■ The exercise:
Return, exactly as written, the lines from the one containing "return pieces" through the one containing "obj.data.transform(world)", with both ends included.

■ Dataset records:
# # #

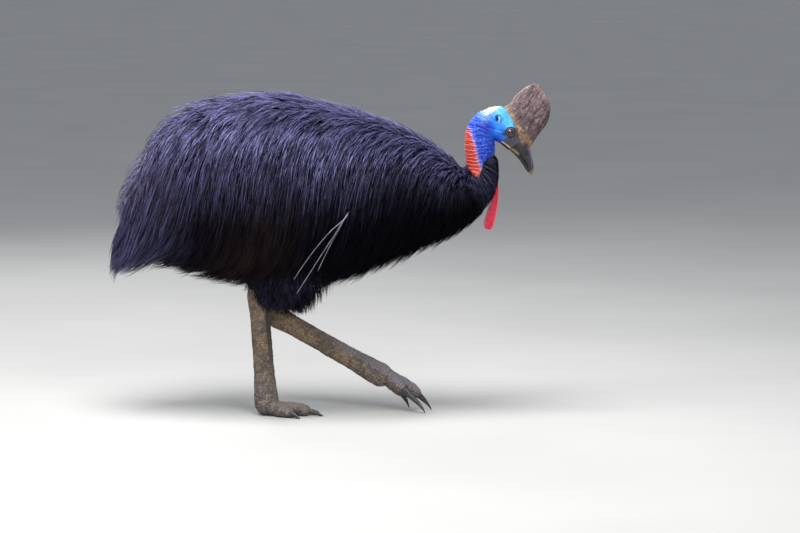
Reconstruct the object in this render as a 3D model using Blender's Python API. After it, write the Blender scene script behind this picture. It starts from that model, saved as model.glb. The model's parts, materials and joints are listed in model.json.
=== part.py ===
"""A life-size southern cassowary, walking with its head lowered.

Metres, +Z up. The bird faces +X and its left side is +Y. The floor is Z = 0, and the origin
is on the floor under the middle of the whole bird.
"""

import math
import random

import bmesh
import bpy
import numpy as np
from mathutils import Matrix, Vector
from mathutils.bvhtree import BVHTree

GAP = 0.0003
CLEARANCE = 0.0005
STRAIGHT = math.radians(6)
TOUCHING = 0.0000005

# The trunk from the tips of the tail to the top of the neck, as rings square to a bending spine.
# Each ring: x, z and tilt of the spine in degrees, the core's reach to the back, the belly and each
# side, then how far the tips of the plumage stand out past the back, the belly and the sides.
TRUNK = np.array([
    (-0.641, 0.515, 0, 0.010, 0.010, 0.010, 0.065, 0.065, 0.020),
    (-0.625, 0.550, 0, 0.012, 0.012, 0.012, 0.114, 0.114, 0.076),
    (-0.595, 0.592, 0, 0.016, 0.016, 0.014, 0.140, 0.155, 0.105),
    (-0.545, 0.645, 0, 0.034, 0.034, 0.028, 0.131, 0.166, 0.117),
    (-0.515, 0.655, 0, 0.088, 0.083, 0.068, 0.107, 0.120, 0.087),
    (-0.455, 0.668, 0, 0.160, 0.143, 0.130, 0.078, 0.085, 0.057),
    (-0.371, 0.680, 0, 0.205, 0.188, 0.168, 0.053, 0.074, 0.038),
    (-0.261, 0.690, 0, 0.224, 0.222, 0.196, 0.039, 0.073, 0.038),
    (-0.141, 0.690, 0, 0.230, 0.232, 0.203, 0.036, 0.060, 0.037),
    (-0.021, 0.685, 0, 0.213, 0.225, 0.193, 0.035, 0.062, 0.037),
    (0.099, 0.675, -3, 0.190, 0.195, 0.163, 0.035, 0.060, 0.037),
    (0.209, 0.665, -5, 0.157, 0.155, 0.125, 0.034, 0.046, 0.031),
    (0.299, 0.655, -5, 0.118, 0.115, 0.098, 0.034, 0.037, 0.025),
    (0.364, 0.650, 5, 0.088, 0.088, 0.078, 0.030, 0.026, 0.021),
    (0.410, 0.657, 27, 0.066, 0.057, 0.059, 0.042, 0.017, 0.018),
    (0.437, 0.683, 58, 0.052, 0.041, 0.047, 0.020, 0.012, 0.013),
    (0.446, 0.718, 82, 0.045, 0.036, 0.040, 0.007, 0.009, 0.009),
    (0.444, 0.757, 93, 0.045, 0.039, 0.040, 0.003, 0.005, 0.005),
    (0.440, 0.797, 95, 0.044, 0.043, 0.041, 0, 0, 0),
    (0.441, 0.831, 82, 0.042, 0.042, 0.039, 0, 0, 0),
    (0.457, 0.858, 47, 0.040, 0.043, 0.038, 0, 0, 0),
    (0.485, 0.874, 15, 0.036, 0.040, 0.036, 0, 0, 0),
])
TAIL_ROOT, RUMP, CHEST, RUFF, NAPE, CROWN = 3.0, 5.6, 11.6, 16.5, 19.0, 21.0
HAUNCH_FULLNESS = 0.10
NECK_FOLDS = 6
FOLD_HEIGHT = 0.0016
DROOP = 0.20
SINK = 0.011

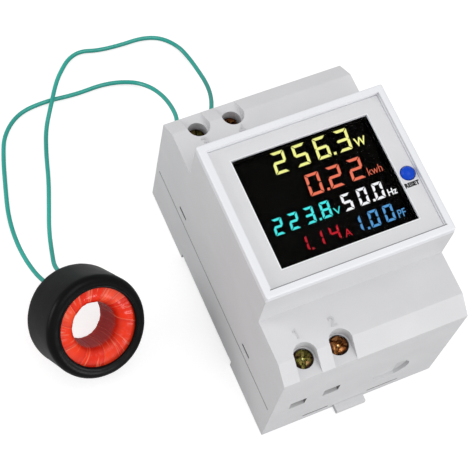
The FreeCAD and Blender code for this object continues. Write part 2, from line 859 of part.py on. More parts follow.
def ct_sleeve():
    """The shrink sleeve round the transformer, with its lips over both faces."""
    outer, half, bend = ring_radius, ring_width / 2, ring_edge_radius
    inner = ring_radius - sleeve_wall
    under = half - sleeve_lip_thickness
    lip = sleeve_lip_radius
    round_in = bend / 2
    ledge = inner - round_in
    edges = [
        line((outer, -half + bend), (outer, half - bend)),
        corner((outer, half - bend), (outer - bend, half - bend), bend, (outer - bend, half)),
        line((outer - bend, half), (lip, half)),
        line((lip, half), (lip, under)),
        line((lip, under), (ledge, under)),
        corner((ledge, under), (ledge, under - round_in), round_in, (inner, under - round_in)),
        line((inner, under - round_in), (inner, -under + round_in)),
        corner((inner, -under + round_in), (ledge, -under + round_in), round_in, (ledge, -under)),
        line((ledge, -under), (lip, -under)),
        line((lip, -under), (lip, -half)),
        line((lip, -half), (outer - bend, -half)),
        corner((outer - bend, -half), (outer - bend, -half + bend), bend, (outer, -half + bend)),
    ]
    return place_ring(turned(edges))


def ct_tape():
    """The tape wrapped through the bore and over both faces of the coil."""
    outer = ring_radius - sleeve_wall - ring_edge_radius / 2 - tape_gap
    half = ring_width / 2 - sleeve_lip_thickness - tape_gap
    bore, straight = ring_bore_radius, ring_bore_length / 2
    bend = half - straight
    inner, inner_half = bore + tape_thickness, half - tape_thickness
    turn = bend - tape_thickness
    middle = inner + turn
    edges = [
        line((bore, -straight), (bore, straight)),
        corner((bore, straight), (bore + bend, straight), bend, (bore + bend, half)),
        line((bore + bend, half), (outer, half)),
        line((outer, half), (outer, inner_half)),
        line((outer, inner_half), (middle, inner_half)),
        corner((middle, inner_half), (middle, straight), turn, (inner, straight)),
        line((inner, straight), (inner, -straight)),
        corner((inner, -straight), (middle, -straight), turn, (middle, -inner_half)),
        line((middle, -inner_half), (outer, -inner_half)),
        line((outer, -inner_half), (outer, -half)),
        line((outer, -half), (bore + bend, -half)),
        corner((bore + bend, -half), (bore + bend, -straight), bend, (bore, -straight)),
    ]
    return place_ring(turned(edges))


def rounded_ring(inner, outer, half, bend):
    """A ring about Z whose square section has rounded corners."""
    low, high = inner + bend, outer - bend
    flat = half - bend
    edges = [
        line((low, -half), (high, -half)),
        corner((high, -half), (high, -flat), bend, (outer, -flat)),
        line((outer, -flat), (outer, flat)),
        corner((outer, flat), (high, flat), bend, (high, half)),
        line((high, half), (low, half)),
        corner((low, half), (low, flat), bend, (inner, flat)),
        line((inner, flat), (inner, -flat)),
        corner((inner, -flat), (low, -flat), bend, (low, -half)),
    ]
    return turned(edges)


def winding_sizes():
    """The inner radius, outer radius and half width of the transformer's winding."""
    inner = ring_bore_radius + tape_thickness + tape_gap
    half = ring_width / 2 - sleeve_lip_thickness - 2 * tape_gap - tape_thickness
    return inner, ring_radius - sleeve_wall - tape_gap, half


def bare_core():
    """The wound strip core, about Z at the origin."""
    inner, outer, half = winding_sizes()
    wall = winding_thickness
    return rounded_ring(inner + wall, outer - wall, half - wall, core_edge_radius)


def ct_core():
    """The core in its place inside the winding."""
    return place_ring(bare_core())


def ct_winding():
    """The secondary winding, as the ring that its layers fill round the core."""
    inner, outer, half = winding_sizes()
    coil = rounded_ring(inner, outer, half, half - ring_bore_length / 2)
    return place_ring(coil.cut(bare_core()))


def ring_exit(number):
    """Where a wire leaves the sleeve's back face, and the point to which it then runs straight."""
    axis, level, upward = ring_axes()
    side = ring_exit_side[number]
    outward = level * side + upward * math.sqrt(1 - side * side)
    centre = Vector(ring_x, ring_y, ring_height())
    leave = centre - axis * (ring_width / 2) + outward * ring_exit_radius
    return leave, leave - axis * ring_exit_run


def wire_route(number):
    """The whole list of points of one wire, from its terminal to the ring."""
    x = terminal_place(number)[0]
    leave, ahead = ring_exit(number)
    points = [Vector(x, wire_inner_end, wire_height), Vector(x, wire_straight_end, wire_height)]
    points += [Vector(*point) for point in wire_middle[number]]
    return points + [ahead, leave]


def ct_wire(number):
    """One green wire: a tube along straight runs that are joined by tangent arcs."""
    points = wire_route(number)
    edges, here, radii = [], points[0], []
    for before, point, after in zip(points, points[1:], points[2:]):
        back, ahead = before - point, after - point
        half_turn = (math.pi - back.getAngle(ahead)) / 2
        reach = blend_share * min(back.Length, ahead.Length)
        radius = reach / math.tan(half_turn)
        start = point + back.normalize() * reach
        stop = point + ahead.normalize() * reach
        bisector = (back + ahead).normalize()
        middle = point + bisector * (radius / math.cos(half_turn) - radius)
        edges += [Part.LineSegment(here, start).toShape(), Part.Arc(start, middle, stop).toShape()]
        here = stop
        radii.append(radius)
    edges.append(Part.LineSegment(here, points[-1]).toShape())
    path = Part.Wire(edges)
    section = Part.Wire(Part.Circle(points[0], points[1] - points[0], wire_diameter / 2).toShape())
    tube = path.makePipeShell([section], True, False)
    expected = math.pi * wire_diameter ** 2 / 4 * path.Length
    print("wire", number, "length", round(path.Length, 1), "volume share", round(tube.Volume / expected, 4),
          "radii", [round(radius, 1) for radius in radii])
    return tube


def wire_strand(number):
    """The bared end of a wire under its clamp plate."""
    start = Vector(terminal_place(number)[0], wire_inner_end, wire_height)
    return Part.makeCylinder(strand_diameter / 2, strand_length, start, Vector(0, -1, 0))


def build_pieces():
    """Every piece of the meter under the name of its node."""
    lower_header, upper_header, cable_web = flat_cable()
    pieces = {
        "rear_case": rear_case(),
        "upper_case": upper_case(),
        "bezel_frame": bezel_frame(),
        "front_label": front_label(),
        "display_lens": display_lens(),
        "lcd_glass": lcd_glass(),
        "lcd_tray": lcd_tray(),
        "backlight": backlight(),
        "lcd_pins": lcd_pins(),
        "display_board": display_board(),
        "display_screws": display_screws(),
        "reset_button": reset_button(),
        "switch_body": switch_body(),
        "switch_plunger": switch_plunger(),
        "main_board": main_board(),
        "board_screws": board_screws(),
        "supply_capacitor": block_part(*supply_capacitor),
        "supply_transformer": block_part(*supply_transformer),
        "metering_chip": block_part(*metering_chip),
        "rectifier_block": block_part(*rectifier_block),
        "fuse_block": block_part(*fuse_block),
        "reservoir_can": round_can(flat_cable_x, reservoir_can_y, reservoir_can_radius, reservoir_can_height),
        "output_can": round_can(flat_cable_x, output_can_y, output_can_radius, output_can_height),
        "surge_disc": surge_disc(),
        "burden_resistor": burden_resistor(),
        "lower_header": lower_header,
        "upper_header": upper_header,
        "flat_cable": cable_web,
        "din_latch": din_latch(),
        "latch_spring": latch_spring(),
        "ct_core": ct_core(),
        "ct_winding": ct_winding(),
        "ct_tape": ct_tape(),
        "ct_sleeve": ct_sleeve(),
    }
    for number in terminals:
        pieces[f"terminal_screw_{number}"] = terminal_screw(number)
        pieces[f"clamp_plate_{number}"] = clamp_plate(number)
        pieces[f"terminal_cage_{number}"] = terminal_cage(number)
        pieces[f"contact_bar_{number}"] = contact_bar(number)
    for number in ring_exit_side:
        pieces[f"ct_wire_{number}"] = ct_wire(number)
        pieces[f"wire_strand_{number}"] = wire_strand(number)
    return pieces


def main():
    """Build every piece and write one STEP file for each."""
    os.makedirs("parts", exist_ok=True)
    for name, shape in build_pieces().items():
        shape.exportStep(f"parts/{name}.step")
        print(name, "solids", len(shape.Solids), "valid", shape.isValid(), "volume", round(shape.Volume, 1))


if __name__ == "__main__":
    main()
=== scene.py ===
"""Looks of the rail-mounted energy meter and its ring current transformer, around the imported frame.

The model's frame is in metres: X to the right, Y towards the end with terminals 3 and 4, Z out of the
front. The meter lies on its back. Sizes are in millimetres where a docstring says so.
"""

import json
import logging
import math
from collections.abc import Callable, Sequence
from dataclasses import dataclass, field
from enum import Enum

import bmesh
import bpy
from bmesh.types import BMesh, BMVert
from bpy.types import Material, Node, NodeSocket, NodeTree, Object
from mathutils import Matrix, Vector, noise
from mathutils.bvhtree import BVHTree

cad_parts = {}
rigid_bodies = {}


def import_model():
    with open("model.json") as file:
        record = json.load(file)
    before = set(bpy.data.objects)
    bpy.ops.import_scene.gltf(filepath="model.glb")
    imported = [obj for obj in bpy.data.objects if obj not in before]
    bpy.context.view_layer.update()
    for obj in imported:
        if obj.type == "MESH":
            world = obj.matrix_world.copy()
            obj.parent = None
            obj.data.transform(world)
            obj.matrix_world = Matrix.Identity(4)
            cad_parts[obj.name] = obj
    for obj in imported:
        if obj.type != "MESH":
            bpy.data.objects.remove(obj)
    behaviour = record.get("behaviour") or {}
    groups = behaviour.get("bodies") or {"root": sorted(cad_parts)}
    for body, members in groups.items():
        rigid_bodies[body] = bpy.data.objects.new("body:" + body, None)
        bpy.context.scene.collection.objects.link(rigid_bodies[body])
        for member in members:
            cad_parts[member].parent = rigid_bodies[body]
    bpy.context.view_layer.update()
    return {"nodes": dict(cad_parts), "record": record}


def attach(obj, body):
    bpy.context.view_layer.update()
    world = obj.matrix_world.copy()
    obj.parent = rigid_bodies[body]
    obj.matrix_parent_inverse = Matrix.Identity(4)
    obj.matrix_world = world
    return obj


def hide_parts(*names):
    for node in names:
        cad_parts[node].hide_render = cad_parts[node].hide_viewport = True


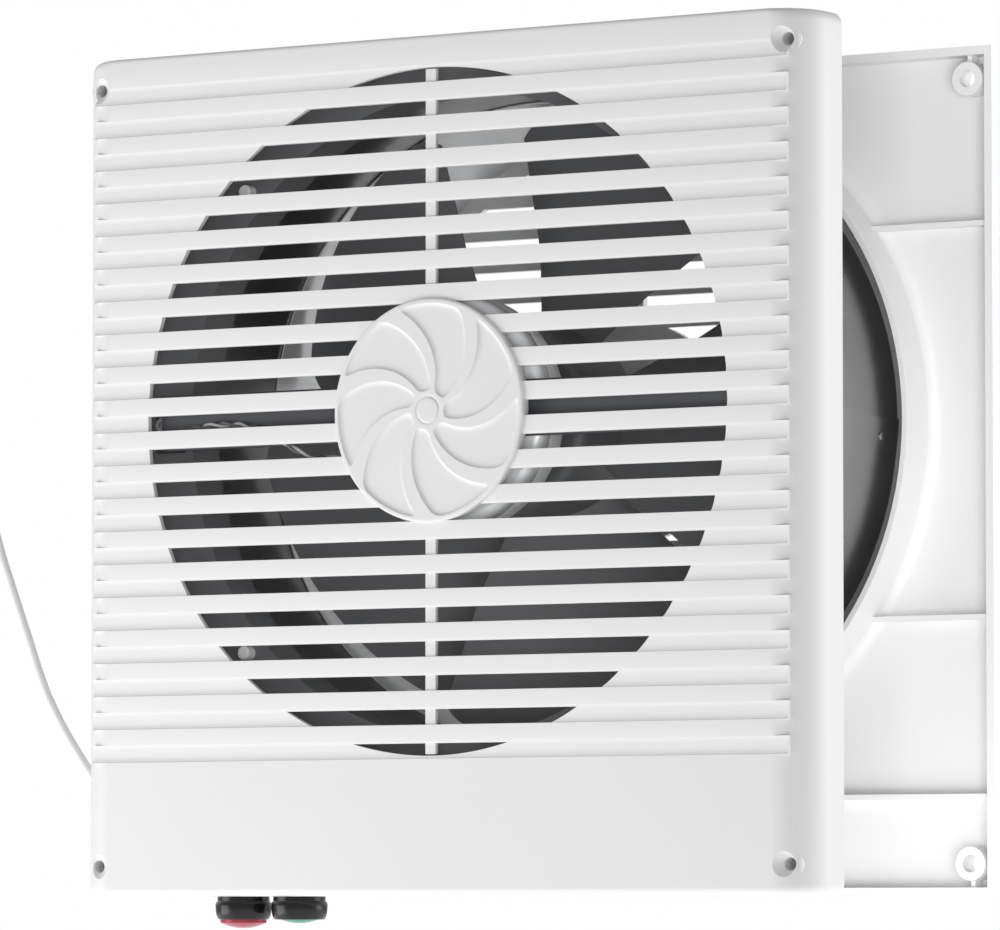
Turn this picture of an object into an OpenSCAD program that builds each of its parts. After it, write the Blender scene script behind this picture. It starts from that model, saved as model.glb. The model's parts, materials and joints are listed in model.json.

# # #

■ Answer for the task:
    return pieces


def main():
    """Build every piece and write one STEP file for each."""
    os.makedirs("parts", exist_ok=True)
    for name, shape in build_pieces().items():
        shape.exportStep(f"parts/{name}.step")
        print(name, "solids", len(shape.Solids), "valid", shape.isValid(), "volume", round(shape.Volume, 1))


if __name__ == "__main__":
    main()
=== scene.py ===
"""Looks of the rail-mounted energy meter and its ring current transformer, around the imported frame.

The model's frame is in metres: X to the right, Y towards the end with terminals 3 and 4, Z out of the
front. The meter lies on its back. Sizes are in millimetres where a docstring says so.
"""

import json
import logging
import math
from collections.abc import Callable, Sequence
from dataclasses import dataclass, field
from enum import Enum

import bmesh
import bpy
from bmesh.types import BMesh, BMVert
from bpy.types import Material, Node, NodeSocket, NodeTree, Object
from mathutils import Matrix, Vector, noise
from mathutils.bvhtree import BVHTree

cad_parts = {}
rigid_bodies = {}


def import_model():
    with open("model.json") as file:
        record = json.load(file)
    before = set(bpy.data.objects)
    bpy.ops.import_scene.gltf(filepath="model.glb")
    imported = [obj for obj in bpy.data.objects if obj not in before]
    bpy.context.view_layer.update()
    for obj in imported:
        if obj.type == "MESH":
            world = obj.matrix_world.copy()
            obj.parent = None
            obj.data.transform(world)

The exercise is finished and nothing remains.